A Cournon, les éleveurs épuisés par les contraintes

« Tout le monde a un avis sur nos territoires, chacun veut nous imposer ses règles sans jamais avoir géré un seul m2 ou fait naître un seul veau ! » Eleveur et fils d'éleveur, Michel Lacoste n'a plus de assez de mots pour condamner la frénésie réglementaire qui régit son métier. « On vient sans arrêt nous expliquer comment faire, mais à la fin c'est nous qui bossons », résume mercredi ce solide quadragénaire qui a repris l'exploitation du Cantal depuis 1999. Un matin au printemps, il a vu arriver cinq contrôleurs en même temps. Cinq. Alors que les vaches étaient au pré. « Il a fallu les répartir en trois équipes pour les balader sur l'exploitation » : aujourd'hui, il préfère en rire quand il le raconte. Un jour c'est le contrôle du lait, un autre l'Office de l'eau pour les captages, une fois c'est le bien-être animal, une autre la vérification des déclarations pour les aides Pac, la politique agricole européenne. Ou la sécurité des matériels. Ou l'emploi d'un apprenti. Ou le respect des 21 zonages différents (classements Natura 2000, Trame verte ou bleue...) parfois contradictoires.

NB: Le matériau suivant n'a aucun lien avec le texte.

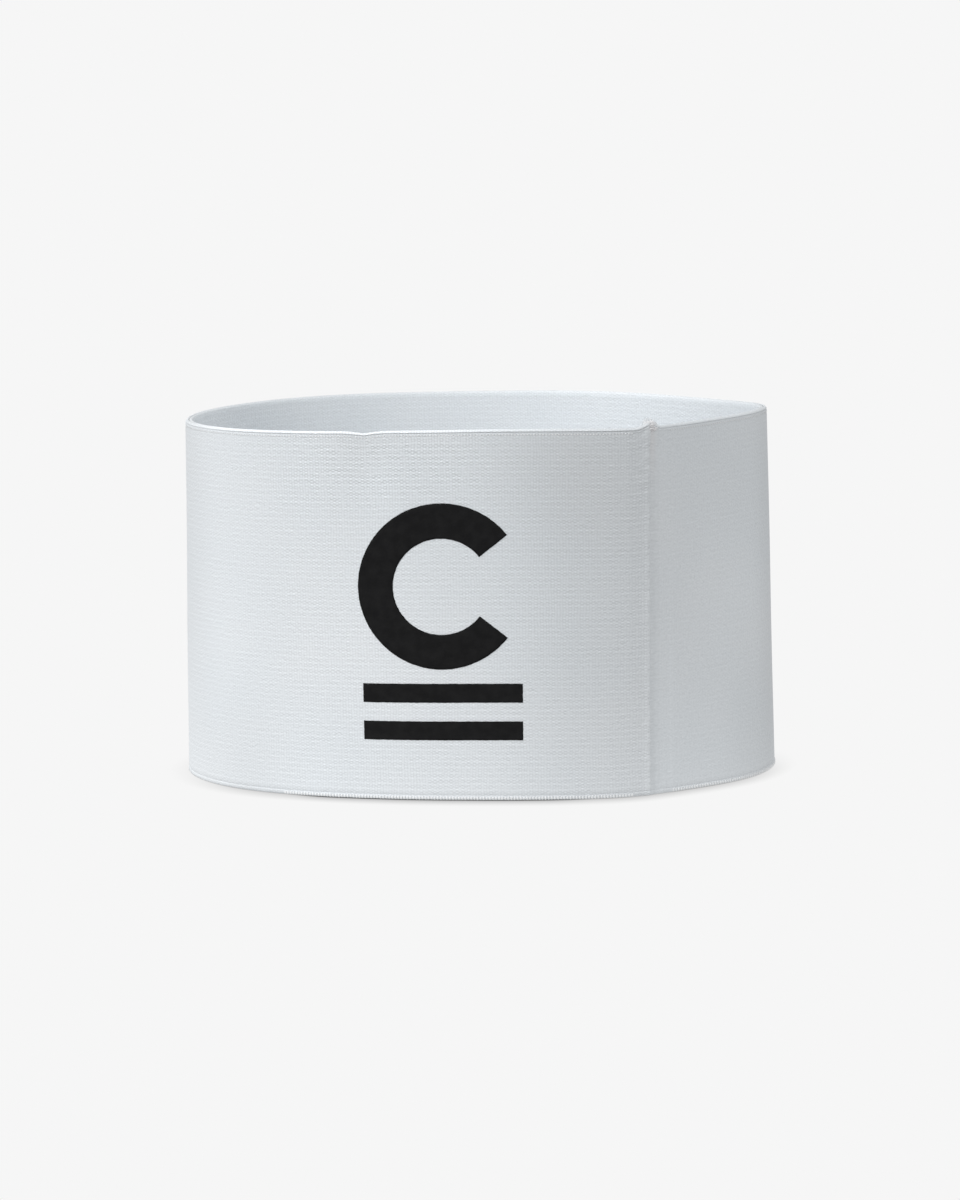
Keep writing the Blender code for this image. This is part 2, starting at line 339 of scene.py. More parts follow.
# The outer face's small forms in metres, outward: the dent, the seam's ridge and its puckers, and
# a slow unevenness.
def relief(share, up, flat):
    height = up / webbing["height"]
    lean = (1 - height) * dent["lean"]
    fromDent = ((share - lean - dent["middle"][0]) / dent["reach"][0]) ** 2
    fromDent += ((height - dent["middle"][1]) / dent["reach"][1]) ** 2
    out = -dent["depth"] * np.exp(-fromDent)
    waves = [np.sin(turn * (share * around + height * rising)) for around, rising in uneven["waves"]]
    out += uneven["height"] * waves[0] * waves[1]
    offset = np.linalg.norm(flat - climbed(seamCorners, up), axis=1)
    fromEnd = np.minimum(share, 1 - share) * stripLength
    near = (offset < 3 * ridge["puckerReach"]) & (fromEnd > webbing["tightFrom"])
    side = np.where(share < 0.5, 1, -1)[near] * offset[near]
    coarse, fine = ridge["puckerSizes"]
    pucker = roughness(side, up[near], coarse) + ridge["fineShare"] * roughness(side + 1, up[near], fine)
    usual, change = ridge["puckerShare"]
    pucker *= usual + change * smooth(height[near] * 3 - 2)
    usual, change, length = ridge["waver"]
    wave = usual + change * roughness(side * 0 + 2, up[near], (1, length))
    out[near] += ridge["height"] * wave * np.exp(-((side / ridge["width"]) ** 2))
    out[near] += ridge["pucker"] * pucker * np.exp(-((side / ridge["puckerReach"]) ** 2))
    return out


# Points of the strip at shares of its length, at heights and at depths behind its outer face.
# The ends rise a little where they are turned in, and the upper edge dips over the dent.
def stripPoints(share, up, depth):
    share, up, depth = np.broadcast_arrays(share, up, depth)
    share, up, depth = share.ravel(), up.ravel(), depth.ravel()
    softFlat, softSide = planAt(softLines, share, up)
    tightFlat, tightSide = planAt(tightLines, share, up)
    soft = np.exp(-(((webbing["height"] - up) / webbing["softTop"]) ** 2))[:, None]
    outer = tightFlat * (1 - soft) + softFlat * soft
    side = tightSide * (1 - soft) + softSide * soft
    outer = outer + side * relief(share, up, outer)[:, None]
    fromEnd = np.minimum(share, 1 - share) * stripLength
    _, across = planAt(softLines, np.where(share < 0.5, 0.0, 1.0), up)
    drawn = webbing["pinch"] * smooth((webbing["wallStart"] - fromEnd) / webbing["pinchFade"] + 1)
    atCorner = np.exp(-(((fromEnd - cornerAt) / webbing["pressReach"]) ** 2))
    drawn += webbing["press"] * atCorner
    near = atCorner > 0.001
    wander = roughness(up[near] * 0 + 7, up[near], (1, webbing["wiggleLength"]))
    drawn[near] += webbing["wiggle"] * wander * atCorner[near] * np.where(share[near] < 0.5, 1, -1)
    outer = outer + across * drawn[:, None]
    thickness = webbing["seamPly"] + (webbing["wall"] - webbing["seamPly"]) * smooth(
        (fromEnd - webbing["wallStart"]) / webbing["seamFade"])
    inner = softFlat - softSide * thickness[:, None]
    through = (depth / webbing["wall"])[:, None]
    outside = np.minimum(depth, 0)[:, None]
    flat = outer + (inner - outer) * np.maximum(through, 0) - side * outside
    height = up / webbing["height"]
    start, full = [np.where(share > 0.5, *ends) for ends in zip(webbing["riseLeft"], webbing["riseRight"])]
    tucked = smooth((start - fromEnd) / (start - full))
    lift = seamRise * tucked * height ** webbing["risePower"]
    lift *= 1 - webbing["roof"] * np.clip(depth / webbing["wall"], 0, 1) * smooth(tucked * 2 - 1)
    dip = dent["dip"] * np.exp(-(((share - dent["middle"][0]) / dent["dipReach"]) ** 2))
    dip -= dent["swell"][2] * np.exp(-(((share - dent["swell"][0]) / dent["swell"][1]) ** 2))
    return np.column_stack([flat, up + lift - dip * height ** dent["dipPower"]])


# Shares of the strip's length for its columns of points, close together at the seam.
def columnShares():
    at = [0.0]
    while at[-1] < stripLength / 2:
        if at[-1] < webbing["tightFrom"]:
            step = webbing["columnTail"] * webbing["columnTight"]
        else:
            spread = (at[-1] - webbing["wallStart"]) / (webbing["looseFrom"] - webbing["wallStart"])
            spread = min(max(spread, 0), 1)
            step = webbing["columnTight"] + (webbing["columnLoose"] - webbing["columnTight"]) * spread
        at.append(at[-1] + step)
    half = np.array(at[:-1]) / stripLength
    return np.concatenate([half, [0.5], 1 - half[::-1]])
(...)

Dans son viseur aujourd'hui, comme dans celui des collègues du Massif central, la dernière réglementation de l'été sur les nitrates qui a fait entrer leurs communes, jusqu'ici épargnées, dans les « zones vulnérables », c'est-à-dire soumises à de coûteux aménagements pour protéger l'eau des sources. « C'est la douche froide », assure Patrick Bénézit, président de la fédération Massif central des syndicats agricoles (Frsea). « Les éleveurs d'ici pensaient à juste titre qu'ils n'étaient pas concernés par les nitrates. En montagne, on ne fait pas d'agriculture intensive. »

« On dénature le métier »

Il dénonce un classement à l'emporte-pièce qui fait basculer près de 4.000 communes et 63.000 exploitations dans l'illégalité et les somme de procéder à de coûteux aménagements pour stocker leurs effluents pendant l'hiver. Coût moyen estimé : 35.000 euros, mais 80.000 chez les Lacoste. Le règlement interdit aussi l'épandage en zones pentues, mais dans la région, certaines exploitations sont à 100 % en pentes.

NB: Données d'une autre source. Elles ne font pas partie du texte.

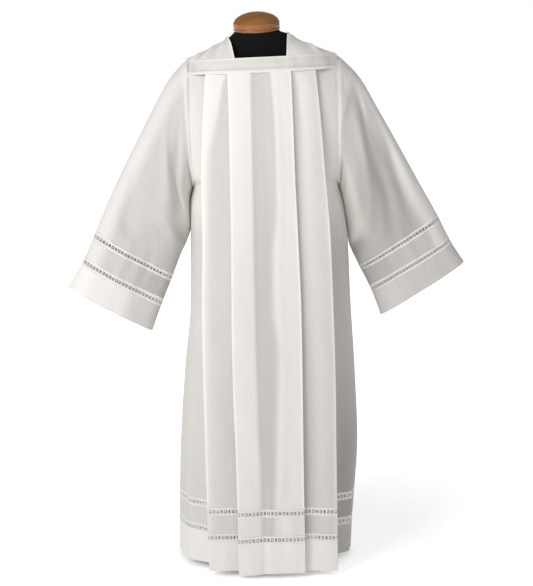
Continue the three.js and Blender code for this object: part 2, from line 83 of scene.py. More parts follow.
# height, left edge, right edge, depth of the front flat, of the back flat, depth of the
# side edge, how far the flat curves back to its side, corner of the side's curve
BODY = (
    (1371, -202.2, 202, 121, 111, 61, 60, 30),
    (1320, -199.9, 203.4, 127, 114, 76, 46, 30),
    (1240, -196.1, 205.4, 133, 118, 84, 38, 30),
    (1160, -192.5, 207.6, 138, 122, 78, 32, 24),
    (1105, -189.9, 209.1, 142, 125, 60, 28, 12),
    (1078, -188.7, 209.8, 144, 126, 38, 26, 4),
    (1066, -188, 210, 145, 127, 0, 25, 0),
    (1010, -198.5, 223.5, 148, 130, 0, 20, 0),
    (935, -197.5, 235.5, 152, 134, 0, 16, 0),
    (735, -199, 247, 166, 148, 0, 11, 0),
    (534, -217, 261, 179, 162, 0, 8, 0),
    (330, -230, 270, 192, 176, 0, 7, 0),
    (194, -234, 263, 200, 185, 0, 6, 0),
    (99, -235, 257, 203, 188, 0, 6, 0),
    (15, -236, 254, 206, 191, 0, 6, 0),
)

# height, the four fold edges, rise of the box at its two edges, depth of the two steps
FRONT_FOLDS = (
    (1371, -151, -91, 77, 143, 4, 4, 4, 4),
    (1240, -158, -87, 83, 157, 5, 5, 5, 6),
    (1105, -162, -85, 88, 169, 6, 6, 7, 10),
    (935, -159, -82, 97, 184, 7, 7, 10, 18),
    (735, -161, -81, 106, 193, 9, 8, 16, 36),
    (534, -158, -78, 110, 200, 11, 10, 24, 58),
    (330, -153, -70, 113, 203, 14, 12, 32, 80),
    (15, -144, -62, 119, 209, 18, 14, 38, 96),
)
BACK_FOLDS = (
    (1371, -146, -82, 84, 148, 4, 4, 4, 4),
    (1105, -163, -86, 85, 158, 6, 6, 8, 7),
    (935, -172, -92, 84, 156, 7, 7, 11, 9),
    (735, -184, -99, 86, 160, 8, 9, 17, 14),
    (534, -192, -104, 84, 164, 10, 11, 28, 24),
    (330, -198, -108, 82, 163, 12, 13, 40, 34),
    (15, -204, -114, 78, 158, 14, 16, 50, 42),
)

# distance from the middle of the shoulders, height of the ridge there
RIDGE_X = -7
RIDGE = (
    (74, 1472),
    (90, 1459.5),
    (105, 1450),
    (130, 1437.5),
    (160, 1425),
    (190, 1413),
    (212, 1405),
)
NECK = {"left": (-72, -93), "right": (65, 69)}

# distance from the cuff, outer edge x and z, inner edge x and z, half depth, middle y
SLEEVES = {
    "left": (
        (0, -536, 777, -306, 655, 44, -22),
        (74, -498, 842, -281, 724, 47, -19),
        (172, -458, 933, -246, 813, 51, -16),
        (260, -422, 1018, -226, 866, 58, -12),
        (370, -368, 1130, -209, 905, 67, -8),
        (480, -312, 1240, -199.3, 950, 76, -4),
        (600, -252, 1347, -200.2, 1012, 82, 0),
        (680, -205, 1401, -189, 1062, 84, 0),
    ),
    "right": (
        (0, 566, 839, 334.5, 689, 44, 36),
        (74, 529, 894, 309, 756, 47, 31),
        (172, 486, 975, 271, 832, 51, 26),
        (260, 438, 1058, 254, 868, 58, 19),
        (370, 382, 1156, 245, 896, 67, 12),
        (480, 324, 1256, 237.6, 944, 76, 6),
        (600, 262, 1357, 225.5, 1012, 82, 2),
        (680, 202, 1416, 211, 1070, 84, 0),
    ),
}

# height, middle x, half width, depth in front, depth behind, fall to the front
FORM = (
    (800, 0, 158, 104, 104, 0),
    (870, 0, 164, 108, 108, 0),
    (980, 0, 164, 110, 106, 0),
    (1080, 0, 165, 112, 103, 0),
    (1180, -2, 168, 113, 100, 0),
    (1290, -4, 174, 114, 98, 0),
    (1350, -5, 180, 100, 90, 0),
    (1390, -7, 187, 88, 80, 0),
    (1411.1, -7, 190, 80, 76, 0),
    (1423.1, -7, 160, 74, 72, 0),
    (1435.6, -7, 130, 70, 70, 0),
    (1448.1, -7, 105, 66, 66, 0),
    (1457.6, -7, 90, 64, 64, 0),
    (1470.1, -7, 74, 62, 62, 0),
    (1474, -14, 64, 61, 61, 0.07),
    (1480, -14, 59, 59, 59, 0.14),
)

# ---- creases ----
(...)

La Fnsea et les éleveurs contestent le plan sans pouvoir obtenir les analyses qui ont justifié ce classement. « Arrêter de charger ! » s'est écrié mercredi Dominique Barrau, le secrétaire général de la Fnsea. « C'est un cri de désespoir. »

Mercredi, la Mutualité sociale agricole (Msa) a lancé un appel « à la vigilance », face au risque de suicide chez les paysans. « C'est sûr que le gars tout seul, isolé, qui bosse tous les jours de l'année et voit débarquer le contrôleur... » opine Michel Lacoste, qui est lui associé au sein d'un Gaec, un groupement de cinq producteurs, avec sa femme.

Des Z'hommes vulnérables

« Le pire, c'est le manque de confiance », reprend son ami d'enfance David Chauve, 38 ans, éleveur dans le Puy-de-Dôme avec sa femme. Pour lui, l'excès de paperasserie, d'administration, c'est surtout depuis le début des années 2000. « Chaque geste doit être enregistré, consigné. On dénature le métier », juge-t-il. « L'empilement est parfois anodin. Mais on en arrive à un point où on ne peut plus tout connaître. Chaque fois que surgit un nouveau règlement, l'éleveur a peur de ne pas être en règle : c'est perturbant et décourageant », constate Patrick Bénézit. « Ce cumul de contraintes s'ajoute au fait qu'on ne gagne plus sa vie : les charges augmentent et prix baissent, ou stagnent. On est pris en étau. » La « zone vulnérable, c'est nous : des Z'hommes vulnérables », dit-il. « On est entré dans une zone d'extermination de l'élevage. »

Tous espèrent un geste du ministre de l'Agriculture Stéphane Le Foll, attendu jeudi au salon. En signe d'avertissement, les militants de la Coordination rurale (minoritaire) ont « enrubanné » le stand officiel du ministère mercredi de film plastique au cri de : « Foutez nous la paix ! Laissez nous travailler ! » Une supplique partagée par le syndicat des Jeunes agriculteurs (JA) qui plaide de « pouvoir vivre d'un métier (qu'ils) aiment et ont choisi ». « Nous sommes des entrepreneurs responsables, pas des enfants à surveiller et à menacer d'une fessée », écrivent-ils dans un tract.